No, but there is evidence. There is a proof that if they were caused by something unknown but deterministic (or if there even was a classical probability function for certain events) then they would follow Bell's inequalities. But that appears not to be the case.
What are Bell's inequalities, and why do quantumly-behaving things with deterministic causes have to follow them?
Alicorn, if you're free after dinner tomorrow, I can probably explain this one.
Um... am I missing something or did no one link to, ahem:
http://lesswrong.com/lw/q1/bells_theorem_no_epr_reality/
Thank you, although I find this a little too technical to wrap my brain around at the moment.
The EPR paradox (Einstein-Podolsky-Rosen paradox) is a set of experiments that suggest 'spooky action at a distance' because particles appear to share information instantaneously, at a distance, long after an interaction between them.

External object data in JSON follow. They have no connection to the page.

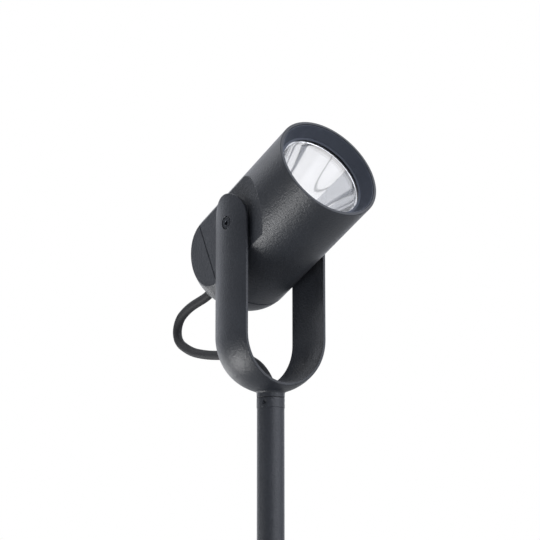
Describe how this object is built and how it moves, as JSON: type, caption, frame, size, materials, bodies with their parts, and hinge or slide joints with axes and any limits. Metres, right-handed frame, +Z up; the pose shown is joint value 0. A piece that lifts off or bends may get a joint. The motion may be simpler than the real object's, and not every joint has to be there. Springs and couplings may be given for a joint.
{
  "type": "outdoor spotlight",
  "caption": "Pole-mounted outdoor spotlight: a round lamp head tilts in a fork-shaped yoke that swivels on a slim pole with a bolt-down foot.",
  "frame": {"origin": "centre of the foot plate's underside, on the pole's axis", "axes": "+Z up along the pole, X along the tilt axis, the lamp shines towards -Y and up, the cable loops on the +Y side"},
  "size_m": [0.13, 0.2639, 0.5884],
  "materials": {
    "cast_aluminium": "matte",
    "coated_steel": "matte",
    "matt_black": "matte",
    "black_plastic": "matte",
    "black_rubber": "matte",
    "clear_glass": "gloss",
    "bright_reflector": "polished",
    "bare_aluminium": "satin",
    "steel": "satin",
    "dark_screw": "satin",
    "brass": "satin",
    "white_plastic": "matte",
    "board": "matte",
    "phosphor": "matte",
    "wire": "satin"
  },
  "bodies": {
    "post": {"collar": "cast_aluminium", "set_screws": "dark_screw", "pole": "cast_aluminium", "pole_lead": "black_rubber", "terminal_block": "black_plastic", "foot_plate": "coated_steel", "foot_socket": "coated_steel", "grub_screws": "dark_screw", "foot_grommet": "black_rubber"},
    "yoke": {"yoke": "cast_aluminium", "pivot_bushes": "brass", "yoke_grommet": "black_rubber", "cable_loop": "black_rubber", "swivel_stem": "steel", "stem_nut": "steel", "stem_lead": "black_rubber", "swivel_washer": "black_plastic"},
    "head": {"front_housing": "cast_aluminium", "rear_cap": "cast_aluminium", "cap_seal": "black_rubber", "cap_screws": "steel", "glare_ring": "matt_black", "glass_gasket": "black_rubber", "front_glass": "clear_glass", "trim_ring": "black_plastic", "reflector": "bright_reflector", "lens_holder": "white_plastic", "lamp_board": "board", "light_source": "phosphor", "board_screws": "steel", "lamp_leads": "wire", "driver": "white_plastic", "driver_bracket": "bare_aluminium", "bracket_screws": "steel", "gland_body": "black_plastic", "gland_cap": "black_plastic", "gland_seal": "black_rubber", "gland_nut": "brass", "head_lead": "black_rubber", "lead_cores": "wire", "pivot_screws": "dark_screw", "pivot_washers": "black_plastic"}
  },
  "joints": [
    {"name": "yoke_pan", "type": "hinge", "parent": "post", "child": "yoke", "pos_m": [0, 0, 0.344], "axis": [0, 0, 1], "range_deg": [-170, 170]},
    {"name": "head_tilt", "type": "hinge", "parent": "yoke", "child": "head", "pos_m": [0, 0, 0.5], "axis": [-1, 0, 0], "range_deg": [-46, 25], "deforming": ["cable_loop"]}
  ]
}
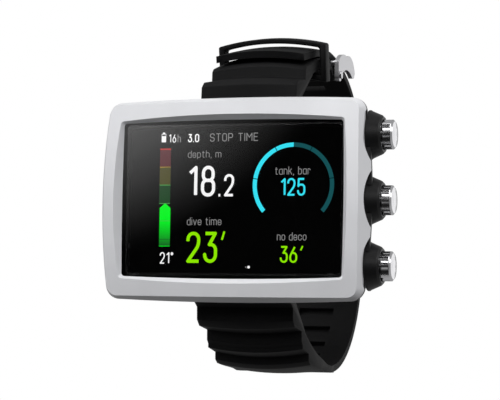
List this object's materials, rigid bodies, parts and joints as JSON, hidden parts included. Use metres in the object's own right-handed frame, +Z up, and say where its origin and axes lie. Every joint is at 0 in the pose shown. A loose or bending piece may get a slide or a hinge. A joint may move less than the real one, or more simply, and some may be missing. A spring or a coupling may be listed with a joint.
{
  "type": "wrist dive computer",
  "caption": "Wrist-worn dive computer with a flat rectangular display, side push buttons and a ribbed rubber strap closed by a metal buckle.",
  "frame": {"origin": "middle of the flat back cover face that lies on the wrist", "axes": "+X out of the push buttons, +Y from the display to the wrist, +Z up the strap towards the buckle"},
  "size_m": [0.0914, 0.1061, 0.1072],
  "materials": {
    "bezel_white": "satin moulded plastic",
    "glass": "polished",
    "seal_rubber": "matte",
    "case_black": "fine texture",
    "cover_black": "fine texture",
    "screw_steel": "satin",
    "sensor_steel": "satin",
    "contact_brass": "plated",
    "insulator": "moulded",
    "display": "gloss",
    "chassis": "moulded",
    "circuit_board": "solder mask",
    "chip_black": "moulded",
    "battery_wrap": "shrink wrap",
    "foam": "open foam",
    "ferrite": "sintered",
    "pin_steel": "ground",
    "spring_steel": "drawn wire",
    "strap_rubber": "matte, soft",
    "keeper_rubber": "matte, soft",
    "buckle_steel": "satin blasted",
    "guard_black": "satin",
    "button_metal": "polished"
  },
  "bodies": {
    "case": {"bezel": "bezel_white", "crystal": "glass", "crystal_seal": "seal_rubber", "case_body": "case_black", "back_cover": "cover_black", "back_cover_seal": "seal_rubber", "back_cover_screws": "screw_steel", "depth_sensor": "sensor_steel", "sensor_grille": "screw_steel", "charging_contacts": "contact_brass", "contact_block": "insulator", "display_panel": "display", "display_chassis": "chassis", "main_board": "circuit_board", "board_components": "chip_black", "battery": "battery_wrap", "battery_foam": "foam", "buzzer": "sensor_steel", "wireless_antenna": "ferrite", "switch_board": "circuit_board", "button_switches": "chip_black", "spring_bar_top": "pin_steel", "spring_bar_bottom": "pin_steel", "upper_strap": "strap_rubber", "lower_strap": "strap_rubber", "buckle_pin": "pin_steel", "button_guard_top": "guard_black", "button_seal_top": "seal_rubber", "button_spring_top": "spring_steel", "button_guard_middle": "guard_black", "button_seal_middle": "seal_rubber", "button_spring_middle": "spring_steel", "button_guard_bottom": "guard_black", "button_seal_bottom": "seal_rubber", "button_spring_bottom": "spring_steel"},
    "top_button": {"button_top": "button_metal", "button_clip_top": "pin_steel"},
    "middle_button": {"button_middle": "button_metal", "button_clip_middle": "pin_steel"},
    "bottom_button": {"button_bottom": "button_metal", "button_clip_bottom": "pin_steel"},
    "buckle": {"buckle_frame": "buckle_steel"},
    "prong": {"buckle_prong": "buckle_steel"},
    "strap_keeper": {"keeper": "keeper_rubber"}
  },
  "joints": [
    {"name": "top_button_press", "type": "slide", "parent": "case", "child": "top_button", "axis": [-1, 0, 0], "range_m": [0, 0.0012], "stiffness_N_per_m": 1200, "springref_m": -0.0012, "deforming": ["button_spring_top"]},
    {"name": "middle_button_press", "type": "slide", "parent": "case", "child": "middle_button", "axis": [-1, 0, 0], "range_m": [0, 0.0012], "stiffness_N_per_m": 1200, "springref_m": -0.0012, "deforming": ["button_spring_middle"]},
    {"name": "bottom_button_press", "type": "slide", "parent": "case", "child": "bottom_button", "axis": [-1, 0, 0], "range_m": [0, 0.0012], "stiffness_N_per_m": 1200, "springref_m": -0.0012, "deforming": ["button_spring_bottom"]},
    {"name": "buckle_tilt", "type": "hinge", "parent": "case", "child": "buckle", "pos_m": [0, 0.0412, 0.0453], "axis": [1, 0, 0], "range_deg": [0, 4]},
    {"name": "prong_lift", "type": "hinge", "parent": "buckle", "child": "prong", "pos_m": [0, 0.0405, 0.0493], "axis": [1, 0, 0], "range_deg": [0, 18]},
    {"name": "keeper_slide", "type": "slide", "parent": "case", "child": "strap_keeper", "axis": [0, 0.981, 0.1942], "range_m": [-0.001, 0.006]}
  ]
}
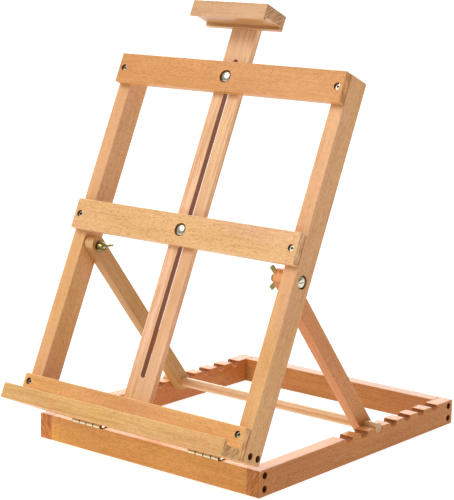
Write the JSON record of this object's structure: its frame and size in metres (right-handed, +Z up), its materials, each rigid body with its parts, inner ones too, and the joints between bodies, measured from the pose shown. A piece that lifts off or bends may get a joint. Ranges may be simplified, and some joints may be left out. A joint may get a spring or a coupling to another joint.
{
  "type": "tabletop artist easel",
  "caption": "Wooden tabletop easel: a leaning panel with a canvas shelf and a sliding top clamp, propped by swinging legs whose crossbar drops into notches on a flat base frame.",
  "frame": {"origin": "middle of the object's box in X and Y, on the surface it stands on", "axes": "+X to the user's right, +Y from the canvas side to the back, +Z up"},
  "size_m": [0.33, 0.449, 0.5143],
  "materials": {
    "beech": "satin, oiled",
    "pale_beech": "satin, oiled",
    "bright_steel": "zinc plated, semi-bright",
    "yellow_zinc": "yellow zinc plated, semi-bright",
    "brass": "brass plated, satin"
  },
  "bodies": {
    "base": {"base_front_rail": "beech", "base_rear_rail": "beech", "base_left_rail": "beech", "base_right_rail": "beech", "base_corner_screws": "bright_steel", "hinge_base_leaf_left": "brass", "hinge_base_leaf_right": "brass", "hinge_pin_left": "bright_steel", "hinge_pin_right": "bright_steel", "hinge_base_screws": "brass"},
    "panel": {"left_upright": "beech", "right_upright": "beech", "panel_bottom_rail": "beech", "bottom_rail_screws": "bright_steel", "top_bar": "beech", "middle_bar": "beech", "lower_bar": "beech", "bar_screws": "bright_steel", "canvas_shelf": "beech", "hinge_panel_leaf_left": "brass", "hinge_panel_leaf_right": "brass", "hinge_panel_screws": "brass", "upper_mast_bolt": "bright_steel", "middle_mast_bolt": "bright_steel", "mast_washers": "yellow_zinc", "leg_bolt_left": "bright_steel", "leg_bolt_right": "bright_steel"},
    "mast": {"mast": "pale_beech", "canvas_clamp": "beech", "clamp_screws": "bright_steel"},
    "leg_frame": {"left_leg": "beech", "right_leg": "beech", "crossbar": "pale_beech", "leg_washers": "yellow_zinc"},
    "upper_nut": {"wing_nut_upper": "yellow_zinc"},
    "middle_nut": {"wing_nut_middle": "yellow_zinc"},
    "left_nut": {"wing_nut_left": "yellow_zinc"},
    "right_nut": {"wing_nut_right": "yellow_zinc"}
  },
  "joints": [
    {"name": "panel_tilt", "type": "hinge", "parent": "base", "child": "panel", "pos_m": [0, -0.15994, 0.0324], "axis": [1, 0, 0], "range_deg": [0, 24.3]},
    {"name": "mast_slide", "type": "slide", "parent": "panel", "child": "mast", "axis": [0, 0.4094, 0.9124], "range_m": [-0.0118, 0.1665]},
    {"name": "leg_swing", "type": "hinge", "parent": "panel", "child": "leg_frame", "pos_m": [0, -0.09263, 0.22492], "axis": [1, 0, 0], "range_deg": [0, 117.1]},
    {"name": "upper_nut_turn", "type": "hinge", "parent": "panel", "child": "upper_nut", "pos_m": [0, -0.0049, 0.42044], "axis": [0, 0.9124, -0.4094], "continuous": true},
    {"name": "middle_nut_turn", "type": "hinge", "parent": "panel", "child": "middle_nut", "pos_m": [0, -0.08002, 0.25302], "axis": [0, 0.9124, -0.4094], "continuous": true},
    {"name": "left_nut_turn", "type": "hinge", "parent": "panel", "child": "left_nut", "pos_m": [-0.125, -0.09263, 0.22492], "axis": [1, 0, 0], "continuous": true},
    {"name": "right_nut_turn", "type": "hinge", "parent": "panel", "child": "right_nut", "pos_m": [0.125, -0.09263, 0.22492], "axis": [-1, 0, 0], "continuous": true}
  ]
}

People applying "common sense" would like to argue that there is some way that the information is being shared -- some hidden variable that collects and shares the information between them.
Bell's Inequality only assumes there there is some such hidden variable operating locally* -- with no specifications of any kind on how it works -- and deduces correlations between particles sharing information that is in contradiction with experiments.
* that is, mechanically rather than 'magically' at a distance
Well, actually everything has to follow them because of Bell's Theorem.
Edit: The second link should be to this explanation, which is somewhat less funny, but actually explains the experiments that violate the theorem. Sorry that I took so long, but it appeared that the server was down when I first tried to fix it, so I went and did other things for half an hour.